Где надо, крестному разъяснили:
– Без разрешения никаких отъездов домой. Придет время – вас отвезут на фильтрационный пункт и там решат, что с вами делать. А пока можете подыскать себе временную работу.
Работа сама нас искала. У того же Каупа. Как и прошлым летом, Оля, мама и крестный работали в поле, ухаживали за скотом. Я пас коров, Тоня – гусей. Только теперь кроме кормежки хозяин обещал и какую-то плату пшеницей. Я по наивности думал, что теперь-то наступит возмездие: хозяина раскулачат, вышлют, скот передадут в колхоз – и справедливость восторжествует. Но никто его не трогал. С ним даже более вежливо разговаривали, чем с нами.
Я с удовольствием пас коров и любимицу Майку. Охотно вставал на рассвете, любовался июньскими восходами. Каркас моего домика не развалился даже под зимними вьюгами. Я только покрыл стропила свежими еловыми лапами. Привольно было мне в поле.
В середине июня Кауп на телеге повез нашу семью на фильтрационный пункт № 19. Всю дорогу он торопил коня. А когда выгрузил нас, то выплеснул на коня всю ненависть к нам и к советской власти. Он так озверело стегал животное плетью с проволокой на конце, что погнал его вскачь, грозя в любой момент разнести в щепки телегу.

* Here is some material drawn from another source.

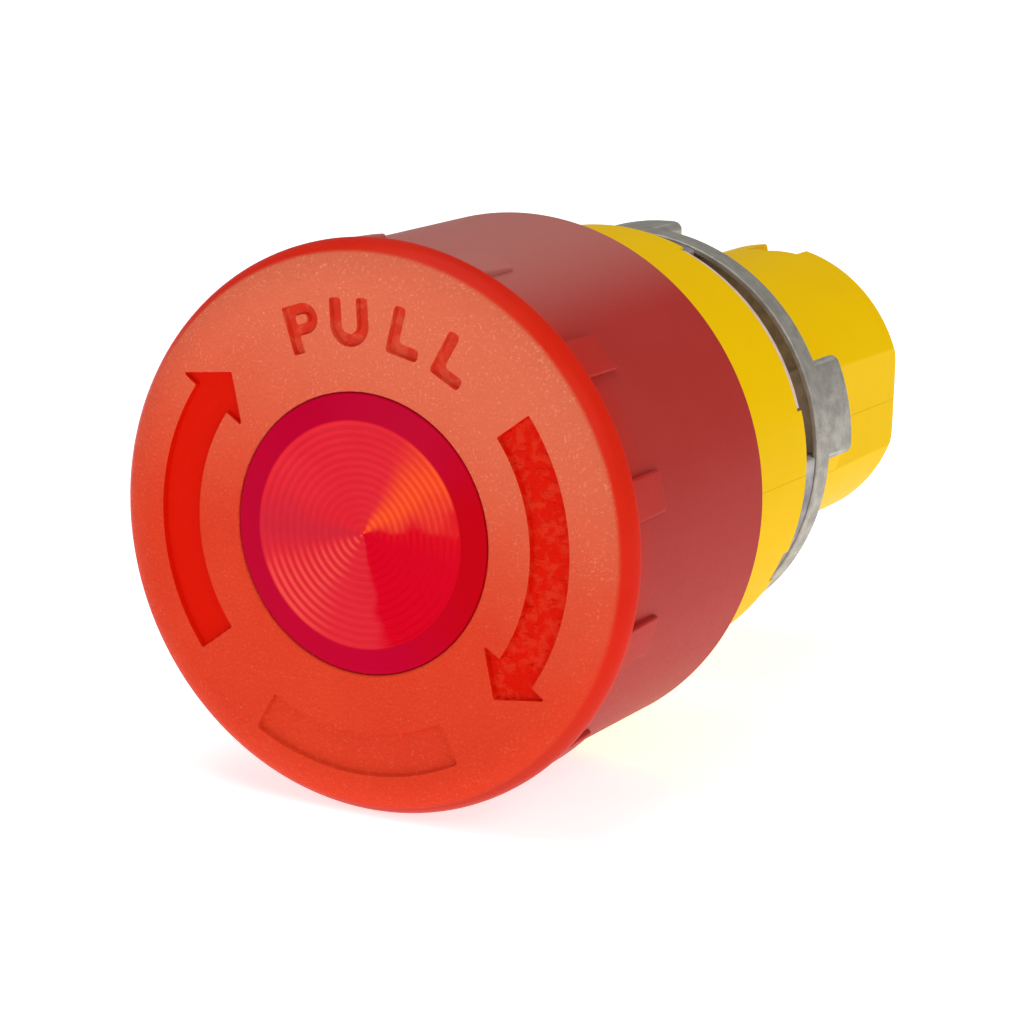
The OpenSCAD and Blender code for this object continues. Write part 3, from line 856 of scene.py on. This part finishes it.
SLIDER_FRONT, SLIDER_REAR, KEYS = -21.7, -19.7, 3
carriage = turned("slider", [(6.57, SLIDER_FRONT, 0.1), (13.6, SLIDER_FRONT, 0.2), (13.6, SLIDER_REAR, 0.2),
                             (6.57, SLIDER_REAR, 0.1)], GREY)
keys = [block("key", (13.2, SLIDER_FRONT, -1.2), (15.4, SLIDER_REAR, 1.2), GREY) for _ in range(KEYS)]
for i, key in enumerate(keys):
    key.data.transform(Matrix.Rotation(TURN * i / KEYS, 4, "Y"))
fitted(shaped(carriage, keys, "UNION"), "slide_carriage")

# ---------------------------------------------------------------- yellow body

THREAD_FRONT, PITCH, THREADS, DEPTH, BARREL, BARREL_END = 1.5, 1.5, 7, 0.4, 11.05, 10.98
FLAT_FRONT, REAR_BORE, STEM_BORE, COLLAR, COLLAR_FRONT, FLOOR = 18.5, 8.6, 6.57, 16.4, -23, -3.2
PAD_WIDTH, PAD_TURN = 49, -23.5


def barrel_outline():
    """Collar, gasket seat, threaded barrel and bores in one section."""
    line = [(15.5, -20.93, 0.1), (15.5, -19.47, 0.1), (COLLAR, -19.47, 0.1), (COLLAR, 0, 0.18),
            (16, 0, 0.05), (16, -0.9, 0.05), (11.3, -0.9, 0.05), (11.3, 0, 0.1), (BARREL, 0, 0)]
    for i in range(THREADS):
        y = THREAD_FRONT + i * PITCH
        line += [(BARREL, y, 0.06), (BARREL - DEPTH, y + 0.35, 0.06),
                 (BARREL - DEPTH, y + 0.65, 0.06), (BARREL, y + 1, 0.06)]
    line += [(BARREL, FLAT_FRONT, 0), (BARREL_END, 29, 0.45), (REAR_BORE, 29, 0.3), (REAR_BORE, 26.43, 0),
             (9.25, 26.43, 0), (9.25, 25.57, 0), (REAR_BORE, 25.57, 0), (REAR_BORE, 8, 0), (8, 8, 0),
             (8, -1, 0), (STEM_BORE, -1, 0.1), (STEM_BORE, -10.87, 0), (7.62, -10.87, 0),
             (7.62, -11.93, 0), (STEM_BORE, -11.93, 0), (STEM_BORE, -13.4, 0.15), (8.4, -13.4, 0.2),
             (8.4, FLOOR, 0.4), (14.6, FLOOR, 0.4), (14.6, COLLAR_FRONT, 0.15), (COLLAR, COLLAR_FRONT, 0.3),
             (COLLAR, -20.93, 0.1)]
    return line


body = turned("collar_and_barrel", barrel_outline(), YELLOW, fine=5)
tools = []
for side in (0, 180):
    for middle, width in ((43, 54), (-26.5, 9)):
        loop = [sector_loop(17.4, 15, middle + side, width)]
        tools.append(loft("window", [(-0.8, loop), (1, loop)], YELLOW))
    loop = [sector_loop(12.5, 10.4, 87.5 + side, 19)]
    tools.append(loft("notch", [(25.5, loop), (30, loop)], YELLOW))
    near, far = sorted((10.3 * math.copysign(1, 90 - side), 14 * math.copysign(1, 90 - side)))
    tools.append(block("flat", (near, FLAT_FRONT, -13), (far, 31, 13), YELLOW))
for i in range(KEYS):
    groove = block("key_groove", (13.6, -24, -1.3), (15.5, -12.7, 1.3), YELLOW)
    groove.data.transform(Matrix.Rotation(TURN * i / KEYS, 4, "Y"))
    tools.append(groove)
fitted(shaped(body, tools), "operator_body")

gasket = turned("neck_gasket", [(11.33, -0.87, 0.1), (15.97, -0.87, 0.15), (15.97, 0, 0.15),
                                (11.33, 0, 0.1)], GASKET)
fitted(shaped(gasket, [blocks("gasket_tabs", GASKET, 2, 15.2, 16.2, -0.76, -0.03, 52.6, 43)], "UNION"),
       "panel_gasket")
wiper = turned("wiper_seal", [
    (15.53, -20.9, 0.1), (17.5, -20.9, 0.12), (17.5, -20.4, 0.2), (16.9, -20.4, 0.2),
    (16.9, -19.5, 0.2), (15.53, -19.5, 0.1)], BLACK_RUBBER)
fitted(wiper, "skirt_seal")
fitted(round_ring("spindle_seal", 7.06, 0.5, -11.4, BLACK_RUBBER), "stem_seal")
cage = turned("pawl_cage", [(7.12, 8, 0.15), (8.57, 8, 0.15), (8.57, 15, 0.15), (7.12, 15, 0.15)], GREY)
slot_tools = [block("pawl_slot", (-10, 9.95, -2), (10, 13.05, 2), GREY)]
fitted(shaped(cage, slot_tools), "latch_cage")
fitted(round_ring("garter_spring", 7.96, 0.34, 11.5, STEEL), "pawl_spring")
fitted(turned("end_bush", [(6.07, 22, 0.2), (8.57, 22, 0.2), (8.57, 25.4, 0.2), (6.07, 25.4, 0.2)], WHITE),
       "rear_bush")

# ---------------------------------------------------------------- panel fixing

# The clamp plate and its pads carry the brown painted shade finish.
washer = turned("clamp_plate", [(11.25, 4.3, 0.1), (14.8, 4.3, 0.12), (14.8, 5.1, 0.12),
                                (11.25, 5.1, 0.1)], ZINC_BROWN_SHADE)
pads = blocks("clamp_pads", ZINC_BROWN_SHADE, 3, 12.3, 14.8, 1.6, 4.5, PAD_WIDTH, PAD_TURN)
feet = blocks("pad_feet", ZINC_FEET, 3, 14, 15.3, 1.6, 3.8, PAD_WIDTH, PAD_TURN)
shaped(washer, [edged(pads, 0.18, 3), edged(feet, 0.18, 3)], "UNION")
fitted(washer, "clamp_washer")

ring = turned("screw_ring", [
    (11.13, 5.2, 0.15), (14.95, 5.2, 0.1), (14.95, 3.9, 0.12), (15.4, 3.9, 0.15), (15.4, 6.1, 0.25),
    (12.9, 6.1, 0.4), (12.9, 9, 0.3), (11.13, 9, 0.2)], ZINC)
shaped(ring, [edged(blocks("lugs", ZINC, 4, 13.1, 15.4, 4.6, 10.4, 29, 12.5, steps=9), 0.7, 5)], "UNION")
fitted(ring, "fixing_ring")

for node in ("latch_pawl_left", "latch_pawl_right"):
    for pocket in frame["nodes"][node].material_slots:
        pocket.material = STEEL

# ---------------------------------------------------------------- room, light, camera


def lit_floor():
    """A wide pale sweep under the button."""
    f = Finish("pale_floor")
    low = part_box("mushroom_cap")[0].z / MM
    colour = f.blend(f.noise(0.01, 2.0), (0.90, 0.90, 0.90, 1), (0.92, 0.92, 0.92, 1))
    f.shader.inputs["Specular IOR Level"].default_value = 0.2
    loop = [Vector((x, z)) for x, z in ((-1, -1), (1, -1), (1, 1), (-1, 1))]
    bm = bmesh.new()
    bm.faces.new([bm.verts.new((p.x * 3000, p.y * 3000, low - 0.02)) for p in loop])
    f.feed(f.shader.inputs["Emission Color"], (1, 1, 1, 1))
    f.shader.inputs["Emission Strength"].default_value = 0.68
    floor = piece_from(bm, "floor", f.done(colour, 0.8))
    floor.data.transform(Matrix.Scale(MM, 4))


def lamp(name, place, aim, size, watts, tint=(1, 1, 1)):
    """A soft square lamp, in metres."""
    light = bpy.data.lights.new(name, "AREA")
    light.shape, light.size, light.energy, light.color = "SQUARE", size, watts, tint
    lamp_object = bpy.data.objects.new(name, light)
    lamp_object.location = place
    lamp_object.rotation_euler = (Vector(aim) - Vector(place)).to_track_quat("-Z", "Y").to_euler()
    bpy.context.scene.collection.objects.link(lamp_object)


lit_floor()
lamp("key", (-0.11, -0.30, -0.0), (0.0, -0.036, 0.0), 0.10, 0.22)
lamp("side", (0.42, -0.2, 0.3), (0, 0, 0), 0.3, 0.8)
lamp("over", (-0.1, -0.1, 0.8), (0, 0, 0), 0.6, 3.0)
world = bpy.data.worlds.new("studio")
world.use_nodes = True
sky = next(n for n in world.node_tree.nodes if n.type == "BACKGROUND")
sky.inputs["Color"].default_value = (1, 1, 1, 1)
sky.inputs["Strength"].default_value = 0.27
bpy.context.scene.world = world
bpy.context.scene.view_settings.view_transform = "Standard"

CAMERA_AT = Vector((0.150037, -0.291675, 0.072239))
AIM = Vector((-0.003967, -0.007366, -0.004508))
ROLL = math.radians(1.916)
cam_data = bpy.data.cameras.new("camera")
cam_data.lens, cam_data.sensor_width = 158.203, 36.0
cam_data.clip_start, cam_data.clip_end = 0.01, 20.0
camera = bpy.data.objects.new("camera", cam_data)
bpy.context.scene.collection.objects.link(camera)
back = (CAMERA_AT - AIM).normalized()
level = Vector((-back.y, back.x, 0)).normalized()
upright = back.cross(level)
right = level * math.cos(ROLL) + upright * math.sin(ROLL)
up = back.cross(right)
camera.matrix_world = Matrix.Translation(CAMERA_AT) @ Matrix((right, up, back)).transposed().to_4x4()
bpy.context.scene.camera = camera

Фильтрационный пункт практически тоже был лагерем, только без охраны и ограждения. Двухъярусные нары с соломенными матрасами в чистых одноэтажных бараках. Кормили нас сытно на солдатской кухне. Устраивали баню в палатке два раза в месяц. Взрослые ходили куда-то работать, а мы, малочисленная детвора, были предоставлены сами себе.
Играли в прятки, в ножички, в чехарду. Узнали, что в километре от лагеря есть немецкий аэродром и десятка два заброшенных самолетов. Стали бегать туда. Забирались в кабины, крутили, вертели все, что вертится. Нажимали на педали, на гашетки. Срезали все цветные провода и делали из них красивые четырехгранные плетки. Такой разбой продолжался до тех пор, пока у какого-то мальчишки не застрочил боевой пулемет. Тогда военные спохватились: закрыли аэродром, все население лагеря вывезли за пять километров и целый день взрывали запасы бомб на немецких складах.
Отношение к нам было ровное, достаточно вежливое. Наши взрослые в разговорах между собой отмечали, что на допросах (или собеседованиях, как их называли) не было оскорблений, угроз. Наоборот, часто звучало сочувствие. Возможно, к другим людям и отношение было другое?
В конце июля крестному сказали, что на все запросы получены ответы, проверка закончена, все в порядке. Можно собираться домой.
2 августа 1945 года в таких же товарных вагонах мы приехали в Ленинградскую область. Остановились в поселке Кикерино Волосовского района, у тети Иры – маминой сестры. Узнали, что наш папа жив, пережил всю блокаду, теперь живет в Ленинграде, но у него уже другая семья. Для меня, Тони и особенно для мамы это было страшным ударом. Все, о чем мы мечтали долгие четыре года войны, обрушилось в один миг. Как будто было мало нам военных переживаний! Мне было поручено присматривать за мамой, чтобы она не сделала с собой что-нибудь. Ведь у нее еще с репольского пожарища в 1943 году была где-то спрятана отрава.
Крестный вместе со всей семьей Дунаевых поехал обживать Реполку. Ему, как плотнику, там предстояло много работы.
Так начиналась наша нелегкая послевоенная жизнь. Но это уже другая история.